Showing posts with label Dawn Treader. Show all posts
Showing posts with label Dawn Treader. Show all posts

Sunday, August 17, 2014

A stealth modernist's divine lamppost

Lev Grossman, a fantasy writer whose works I have not yet been privileged to read, has a wonderful, wonderful, wonderful tribute to C. S. Lewis, who brought him into the worlds of reading and of fantasy. He focuses first on a passage that I used to xerox for students, also trying to capture its magic:
Even more than that, it’s the way he uses language—which is nothing like the way fantasists used language before him. There’s no sense of nostalgia. There’s no medieval floridness. There’s no fairy tale condescension to the child reader. It’s very straight, and very clean—there’s no Vaseline on the lens. You see everything clearly, not with sparkles or a flowery sense of wonderment, but with very specific physical details.
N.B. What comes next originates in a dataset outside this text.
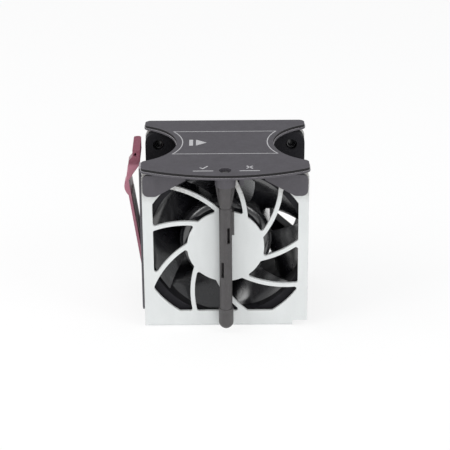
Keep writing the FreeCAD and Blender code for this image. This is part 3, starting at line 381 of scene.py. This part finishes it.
# ================================================================ push rivets
# Two black nylon push rivets hold the fan's rear flange to the bracket's upper corners. Each is a
# hollow shank with a low domed head behind the sheet.

spin = next(joint for joint in frame["joints"] if joint["name"] == "rotor_spin")
axis_high = spin["pos_m"][2]
round_steps = 48
turned_sharp = math.radians(38)


def lathe(name, profile, steps=round_steps):
    """A closed solid of revolution about Y, from (radius, depth) pairs in mm."""
    form = bmesh.new()
    rings = []
    for radius, depth in profile:
        if radius == 0:
            rings.append([form.verts.new((0, depth * mm, 0))])
            continue
        turns = [2 * math.pi * step / steps for step in range(steps)]
        rings.append([form.verts.new((radius * mm * math.cos(turn), depth * mm,
                                      radius * mm * math.sin(turn))) for turn in turns])
    pairs = list(zip(rings, rings[1:]))
    if len(rings[0]) > 1:
        pairs.append((rings[-1], rings[0]))
    for first, second in pairs:
        for step in range(steps):
            after = (step + 1) % steps
            corners = [first[step % len(first)], first[after % len(first)],
                       second[after % len(second)], second[step % len(second)]]
            kept = [corner for index, corner in enumerate(corners) if corner not in corners[:index]]
            if len(kept) > 2:
                form.faces.new(kept)
    bmesh.ops.recalc_face_normals(form, faces=form.faces)
    for face in form.faces:
        face.smooth = True
    mesh = bpy.data.meshes.new(name)
    form.to_mesh(mesh)
    form.free()
    mesh.set_sharp_from_angle(angle=turned_sharp)
    return mesh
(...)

Look at the attention to detail as you watch Lucy going through the wardrobe:
This must be a simply enormous wardrobe!" thought Lucy, going still further in and pushing the soft folds of the coats aside to make room for her. Then she noticed that there was something crunching under her feet. "I wonder is that more mothballs?" she thought, stooping down to feel it with her hand. But instead of feeling the hard, smooth wood of the floor of the wardrobe, she felt something soft and powdery and extremely cold. "This is very queer," she said, and went on a step or two further.